Pat, agreed. And Jan, I don't know many folks my age divorced three times. I have female friends who have two strikes, however, and they certainly have experienced more judgment than I have. Usual reactions I get range from "you stupid man" to "you rascal." Harsher things get said to women all the time, I suspect.

erica

i heart this post, hugo.

G

"Harsher things get said to women all the time, I suspect."

Ya think so?

I think most people are more wrapped up in their own lives. If I spent the time to contemplate it, I'd probably pretty much think the same thing about a man or a woman who had a string of divorces.

amy

Hugo, you don't need to be able to regrout your bathtub or fix a leaky pipe to contribute something to others. As you noted you have your own experiences in life and certainly in physical health and well-being to draw on. And if everyone knew how to do all the stuff around their homes and never called anyone to come fix or remodel anything, people like my dad would be out of work. As far as worse things being said to women who divorce, I heartily agree with you there. People treated my aunt terribly when she separated from my uncle and filed for divorce. Women came up to her in church and scolded her, telling her that marriages take work and she shouldn't give up so easily. They were idiots to think it was easy for her to divorce the man she'd been married to for over a decade and had four children with. It didn't help much for her to know that if they knew what he'd done to precipitate it they'd shut their mouths. Meanwhile, he was pitied because he moved out of the house into an apartment and his three oldest kids wanted nothing to do with him for a long, long time, and still have less than warm feelings about him now, about eight years later.

catty

^^ I don't know the situation of your aunt's divorce, but comments like ones from G make me want to stick a boot up his ass. Women actually on the average fare far worse post-divorce than men, it's still a ststistical fact- yet people keep insinuating that women somehow make out like bandits. some do, but it's the exception, not the rule.
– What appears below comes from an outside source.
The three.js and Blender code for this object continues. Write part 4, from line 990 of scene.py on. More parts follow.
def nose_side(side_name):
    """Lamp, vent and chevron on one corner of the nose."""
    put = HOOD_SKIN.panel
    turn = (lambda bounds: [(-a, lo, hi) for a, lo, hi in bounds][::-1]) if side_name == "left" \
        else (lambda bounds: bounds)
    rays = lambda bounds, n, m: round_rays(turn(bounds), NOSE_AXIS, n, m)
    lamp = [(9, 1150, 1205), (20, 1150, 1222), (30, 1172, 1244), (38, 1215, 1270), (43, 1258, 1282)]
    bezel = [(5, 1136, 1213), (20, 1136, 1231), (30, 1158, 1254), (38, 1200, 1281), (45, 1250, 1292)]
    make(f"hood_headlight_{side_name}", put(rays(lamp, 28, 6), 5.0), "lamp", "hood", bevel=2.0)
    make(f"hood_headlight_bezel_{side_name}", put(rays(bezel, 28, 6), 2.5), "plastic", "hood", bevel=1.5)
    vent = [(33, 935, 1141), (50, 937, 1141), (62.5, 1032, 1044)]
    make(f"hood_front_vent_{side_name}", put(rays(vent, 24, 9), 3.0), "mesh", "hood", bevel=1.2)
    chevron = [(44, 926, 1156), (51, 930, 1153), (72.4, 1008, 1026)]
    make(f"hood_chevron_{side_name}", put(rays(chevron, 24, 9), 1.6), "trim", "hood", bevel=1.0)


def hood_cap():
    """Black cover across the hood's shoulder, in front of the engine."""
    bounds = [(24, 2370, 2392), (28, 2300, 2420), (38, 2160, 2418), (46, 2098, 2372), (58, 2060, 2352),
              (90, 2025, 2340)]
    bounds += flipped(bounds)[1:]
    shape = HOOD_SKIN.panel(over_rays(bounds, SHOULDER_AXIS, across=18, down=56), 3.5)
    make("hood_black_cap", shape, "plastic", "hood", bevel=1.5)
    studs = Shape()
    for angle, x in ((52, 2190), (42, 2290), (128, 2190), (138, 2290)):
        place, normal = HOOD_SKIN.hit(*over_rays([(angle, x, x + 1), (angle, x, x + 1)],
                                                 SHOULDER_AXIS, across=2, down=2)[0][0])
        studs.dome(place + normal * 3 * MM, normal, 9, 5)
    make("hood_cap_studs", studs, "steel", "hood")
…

Besides, if she has full custody of 4 kids, it makes more sense for her to stay in a larger place than a now-single man.

lola

A great post; you have learned what many have not.

Life is not about WHAT you have, but who you have in your life.

AND----I agree 100% with your comments in Feministe about projecting political anger at children of politicians. Thank you for that.

Hugo

G, you're banned.

Nomen Nescio

how could anybody old enough to drive not know how to pump their own gas?

apologies if that came across condescending; i was trying for utterly flabbergasted. it just seems so much easier an operation, on balance, than (say) staying on the road at highway speeds is, that... well, i just don't get it.

then again, i wasn't raised in the U.S. either. in my native country, if anybody'd tried to bag my groceries for me at the store, i would have been deeply offended and likely assumed i was being robbed. i'm still not used to it, after eight years here.

and i've even been told there are people here -- of driving age -- who don't know how to change a tire on their cars, either. cripes, i did that as a teenager, and if anybody ever bothered to tell me how i've completely forgotten -- it's just not something difficult enough that one should need be instructed in it, in my humble opinion. am i just strange?

amy

So Hugo, that's why I still stop by, but seldom comment anymore. And though I certainly could, I will refrain from responding.

Ji Hyang Sunim

Thank you for your post-- your resilience is evident, and inspiring.

wolfa

People in NJ -- where all stations are full serve -- often do not know how to pump their own gas.

Hugo

G, all of your posts will be deleted even if you change your IP.

SamChevre

Hugo,

It's your blog--run it as you like--but I'd like to know what was so offensive about G's comment (as I like commenting here occasionally.) My guess, based on my own observation, would have agreed with his--that men are blamed for divorce at least as much as women.

Lynn Gazis-Sax

It looks to me as if Hugo deleted the last couple of comments that G made before Hugo banned him. There was at least one that sounded worse than the one that's still left (which remaining comment is, indeed, as SamChevre said, not particularly offensive).

Lynn Gazis-Sax

FWIW, I think men are blamed as much for divorce as women are, but that women are blamed more than men for having many partners. I'm not sure how that falls out when both a man and a woman have multiple divorces in their past.

beste

Hugo

I also wouldn't mind knowing why G got banned.

Hugo

He violated my rules against personal attacks, and those comments have been deleted, shortly after they were posted in most cases.

I am not obliged to leave them up so that others can weigh in on whether the banning was justified.